XV de France: "Nous avons été obligés de faire notre révolution", avoue Thibault Giroud

Depuis le début du Tournoi, on parle beaucoup du jeu de l’équipe de France ou de sa conquête, mais cette force ne vient-elle pas d’abord de sa condition physique?
Le groupe est vraiment prêt pour ce Tournoi. Depuis la Coupe du monde 2019, on essaie vraiment de préparer ces joueurs au niveau international. En début de mandat, on a essayé de coller à ce qui se faisait de mieux sur la planète rugby. Puis, on a mis en place notre méthode et on a essayé d’innover, pour avoir un développement de la performance très spécifique au projet de jeu.
En quoi consiste votre méthode?
Le rugby international est tout le temps en évolution. C’est le cas à chaque tournée, chaque Tournoi. Il ne faut pas que l’on dorme pour faire évoluer le domaine athlétique. Le projet de jeu change aussi. Les coachs ont besoin d’avancer et de s’adapter à ce qui se passe en face. Et nous, on doit coller au mieux à ce que demandent les entraineurs pour transférer les qualités athlétiques sur le projet de jeu. Encore une fois, c’est un travail très spécifique. C’est différent de ce qui se fait en club où il n’y a pas la même homogénéité sur le groupe de joueurs qu’en sélection. On a la chance d’avoir une génération incroyable, et on récupère les fruits du travail faits par les clubs durant l’année complète.
Plusieurs membres du groupe France ont récemment reconnu avoir perdu du poids ces derniers mois. Les sentez-vous plus affutés?

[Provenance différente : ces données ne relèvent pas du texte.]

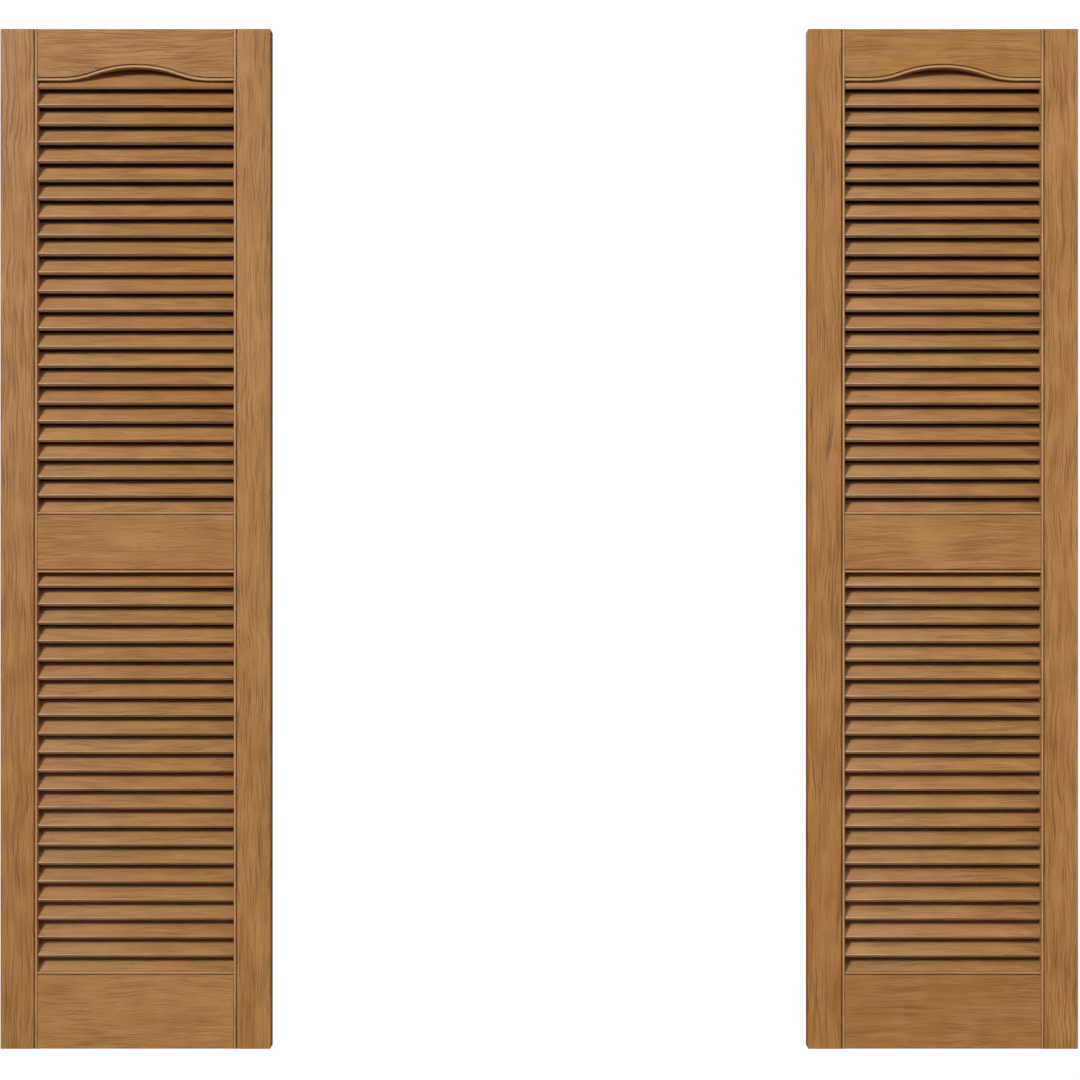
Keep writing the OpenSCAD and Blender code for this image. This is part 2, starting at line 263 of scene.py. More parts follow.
def timber(name, looks, along, pale, amber, is_slat=False, is_soiled=False):
    """Stained hardwood with its grain along X or Z, lightened by rubbed wear and painted
    highlights and darkened by dirt and painted shade where the mesh says so.
    """
    material, tree, shader = new_material(name)
    board = mesh_value(tree, "board")
    across, depth, run = board_place(tree, along, board)

    def grain(layer, sideways):
        breadth, thickness, length, detail = GRAIN[layer]
        place = vector(tree, sideways / breadth, depth / thickness, run / length)
        return noise(tree, place, detail)

    def shown(layer, sideways):
        return rise(tree, grain(layer, sideways), *SHOWS[layer])

    sway = (grain("sway", across) - 0.5) * looks.sway / MM
    waver = (grain("waver", across) - 0.5) * looks.waver / MM
    bent = across + sway + waver
    ring = bent + grain("figure", bent) * looks.figure / MM

    lines, wide, pores = (shown(layer, ring) for layer in ("lines", "wide", "pores"))
    bands, fibres = grain("bands", ring), grain("fibres", ring)
    clouds = grain("clouds", across)
    weight = shown("patches", across) * 0.5 + 0.5

    chance = add_node(
        tree, "ShaderNodeTexWhiteNoise", {"W": board}, out="Value", noise_dimensions="1D"
    )
    mottle = (bands - 0.5) * TONE_DEPTH + (clouds - 0.5) * TONE_DEPTH
    tone = mottle + (chance - 0.5) * looks.tint + 0.5
    ground = blend(tree, rise(tree, tone, 0.1, 0.9), rgba(amber), rgba(pale))
    line_depth = looks.line_depth * (1.0 if along == "Z" else LEVEL_LINES)
    marks = (lines * line_depth + wide * WIDE_DEPTH) * weight + pores * looks.pore_depth
    marked = blend(tree, marks, ground, rgba(looks.dark))
    shade = (fibres - 0.5) * FIBRE_DEPTH + 1
    sockets = {0: marked, 1: vector(tree, shade, shade, shade)}
    shaded = add_node(tree, "ShaderNodeVectorMath", sockets, operation="MULTIPLY")

    wear_and_light = mesh_value(tree, "wear_and_light")
    rubbing_and_highlight, worn_and_lit, dirt_and_shade = looks.rubbing_and_highlight, looks.worn_and_lit, looks.dirt_and_shade
    # On slats the colour gets a painted sheen at each leaf's left, and the nose highlight is
    # painted light that fades toward the leaf's right.
    if is_slat:
        left = sheen_share(tree)
        shaded = blend(tree, left * looks.sheen_strength, shaded, rgba(looks.sheen_colour))
        rubbing_and_highlight = (left * left * (1 - LEAST_NOSE_HIGHLIGHT) + LEAST_NOSE_HIGHLIGHT) * looks.nose_highlight_strength
        worn_and_lit, dirt_and_shade = looks.nose_highlight, looks.nose_shade
    # Lightening where the mesh value is positive: rubbed wear with a painted highlight on bead
    # crests, and a painted highlight along slat noses.
    rubbed_and_lit_share = rise(tree, wear_and_light, 0.0, RUBBED_AND_LIT_IN_FULL) * rubbing_and_highlight
    rubbed_and_lit = blend(tree, rubbed_and_lit_share, shaded, rgba(worn_and_lit))
    # Darkening where the mesh value is negative: dirt and painted shade in grooves, and painted
    # shade on slat noses.
    colour = blend(tree, rise(tree, 0 - wear_and_light, 0.0, 1.0) * dirt_and_shade, rubbed_and_lit, rgba(looks.shade_and_grime))
    # Painted shade deep in the louvres, in place of the shadow between the slats.
    if is_soiled:
        colour = soil(tree, colour, looks)

    cut = (lines * RELIEF["lines"] + wide * RELIEF["wide"]) * weight
    height = fibres * RELIEF["fibres"] - cut - pores * RELIEF["pores"]
    relief = {"Height": height, "Strength": 1.0, "Distance": looks.relief}
    bump = add_node(tree, "ShaderNodeBump", relief)
    gloss = (clouds - 0.5) * CLOUD_GLOSS + lines * LINE_GLOSS + looks.roughness
    wire(tree, shader, Base_Color=colour, Roughness=gloss, Normal=bump)
    shader.inputs["Specular IOR Level"].default_value = looks.shine
    return material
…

Oui, c’était un objectif depuis la Coupe du monde 2019. Ce n’est pas perdre du poids pour perdre du poids. L’objectif était de trouver un poids adéquat à la puissance développée par le joueur. On a besoin d’avoir des joueurs à la fois très bons dans le combat et dans le déplacement, surtout dans le jeu sans ballon. C’est-à-dire perdre du poids tout en développant des qualités de puissance et de force avec des poids de corps bien moins importants que par le passé. Ça donne des joueurs largement plus explosifs, avec une accélération plus impressionnante.
Sur le cinq de devant, il y avait beaucoup de retard.
Certains joueurs vous ont-ils particulièrement impressionnés?
Depuis la Coupe du monde, des garçons comme Paul Willemse ont particulièrement évolué. Romain Taofifenua aussi. Ça se joue énormément sur le cinq de devant où il y avait beaucoup de retard. On a voulu vraiment travailler fort sur ce secteur pour ramener les joueurs dans les standards athlétiques internationaux. Cela permet de ne pas avoir des joueurs uniquement bons dans le déplacement ou dans le combat. Ils sont capables d’alterner les deux. Derrière, il y avait moins de boulot. C’est l’accélération et la vitesse qui priment. Soit vous avez ces qualités, soit vous ne les avez pas. Si vous n’allez pas vite et que nous n’êtes pas explosifs, c’est compliqué d’aller jouer à ce niveau-là.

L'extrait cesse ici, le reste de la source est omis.